I don’t think it’s easier, just that there is more opportunity and I think that girls are realising, whether through social media or watching more movies, is that there is a gap.
Why is it important to have female warriors and action heroes?
I do believe that we are built the same way as men and that we shouldn’t be looking down at women because we have been for decades, but girls have the same potential as men. In a different way, but we can be as strong, as fierce, and maybe more graceful than men.
I think we need to give a voice to a lot of girls that think they can only be a princess. Especially for younger girls. You can be strong and fight for yourself. For me, it’s giving me so much more confidence, even when walking the streets in the dark. I have the confidence, and the power, and the strength.
Since you’ve started the Warrior Masterclass, have you been involved in any productions?
I’ve done a few pilots for the BBC. Which ironically, I did the Warrior Phase I and posted a photo from the course on my Instagram, and two days later I received an email! I thought it was a joke, but they said they had seen this incredible photo of me, and thought I had a really cool look! I responded and then had a meeting with the BBC.
I did a few pilots with them, and now I’m just waiting to hear if it’s going forward. It’s crazy that one image could make a huge company take notice!
I also did a major job for EA Games, I was the lead actress in a game which is coming out later this year. It was a bit of everything, lots of movement and action.
Would you say that the Warrior Masterclass helped with your performances?

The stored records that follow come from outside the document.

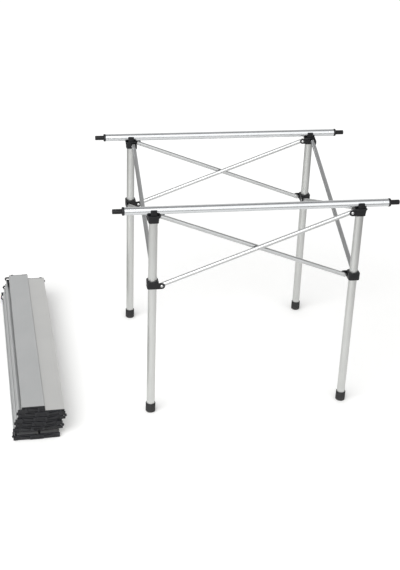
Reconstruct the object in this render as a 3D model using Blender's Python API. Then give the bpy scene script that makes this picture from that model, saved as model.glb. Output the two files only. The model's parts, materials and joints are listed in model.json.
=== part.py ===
# Folding aluminium camp table, taken apart: the leg frame stands open with its two rails in
# place, and the folded slatted top lies on the floor beside it.
# Units are metres, +Z is up. While the pieces are built the origin is the middle of the four
# legs on the floor. The last section moves everything so that the origin is the middle of the
# whole object's footprint.
import math

import bmesh
import bpy
from mathutils import Matrix, Vector

for leftover in list(bpy.data.objects):
    bpy.data.objects.remove(leftover, do_unlink=True)

MM = 0.001
FIT = 0.3 * MM            # clearance between two pieces that touch
PIVOT_FIT = 0.1 * MM      # radial clearance of a rivet in a drilled tube
PAST = 10 * MM            # cutters run this far past what they cut

# Frame layout
LEG_SPACING = 505 * MM    # leg axis to leg axis, the same on all four sides
RAIL_HEIGHT = 560.7 * MM  # rail axis above the floor
PIVOT_UNDER_RAIL = 19.7 * MM  # bracket's lug rivets under the rail's axis
BRACE_RISE = 175 * MM     # a brace's upper rivet above its lower one
PIVOT_REACH = 21.6 * MM   # lug rivet from the leg axis, along the side
BRACE_OFFSET = 6.0 * MM   # brace axis from the plane of the leg axes, one brace each side of it

# Legs and feet
LEG_R = 10.5 * MM
LEG_WALL = 1.2 * MM
FOOT_R = 12.5 * MM
FOOT_HEIGHT = 25.5 * MM
FOOT_FLOOR = 5.0 * MM
FOOT_EDGE = 3.0 * MM      # rounding of the foot's lower edge
FOOT_LIP = 1.0 * MM       # rounding of its lip

# Braces and rivets
BRACE_R = 5.5 * MM
BRACE_WALL = 0.9 * MM
BRACE_PAST_PIVOT = 4.2 * MM
RIVET_R = 1.6 * MM
RIVET_HEAD_R = 3.5 * MM
RIVET_HEAD = 1.2 * MM
WASHER_R = 7.0 * MM
HEAD_BEVEL = 0.5 * MM
SINK = 0.5 * MM           # overlap of solids that are joined into one piece

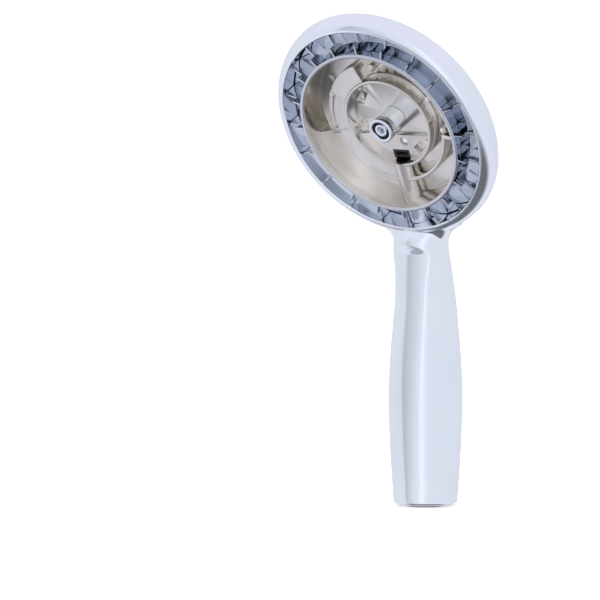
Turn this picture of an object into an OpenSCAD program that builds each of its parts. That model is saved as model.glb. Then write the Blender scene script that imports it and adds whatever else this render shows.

Definitely! I mean there were a few things that I had been asked to do and I think that had it not been for Phase I and II, with the EA game I don’t think I would have been able to do what they asked of me!
I’m hoping that maybe they’ll ring me back for another job.
What would you say is the hardest thing about the Warrior Masterclass?
When you are doing the three days, the most important thing is to keep positive and keep yourself active. It’s a lot to get thrown into and you’re not going to be great at everything all at once. You have to keep reminding yourself that you’re only just starting out and that everyone is there to help you.
Outside of the three days, you need to keep the training up. The most important thing to do is the work outside the Masterclass. That’s sometimes where you see the biggest improvement. You need to keep practising, keep researching, and keep meeting up with students from the British Action Academy. You have to keep it alive!
There’s a real companionship within the students on the phases, how has that helped you out?
Yeah, what’s been really nice is that since Phase I, we’ve managed to get a big group and support each other. We’re all from different backgrounds and that really helps to learn from each other. We all work with what we have, and we’ve managed to build a nice little family and friendship. It’s been really nice.
Even though most of us didn’t pass Phase III, we were all there for each other and we will find a way to make sure we all pass. We all support each other.
If you could change anything about how you prepared yourself before the courses, what would that be?
I would have met up with more people, not just people on the same Phase as me, so you don’t get too used to working with the same people. So I would have made sure I can get on with people of all different abilities.
If you could give some advice to an aspiring female warrior, what would it be?
I would say belief in yourself. Don’t ever doubt. Doubt can shine through your eyes, so never doubt yourself. If you want to do it, do it, and make it happen.
Don’t just leave it halfway because things get tough or you get knocked back. You never know how close you are to your dream job.
Frances is currently working incredibly hard with her training, as she prepares to be re-assessed for Phase III.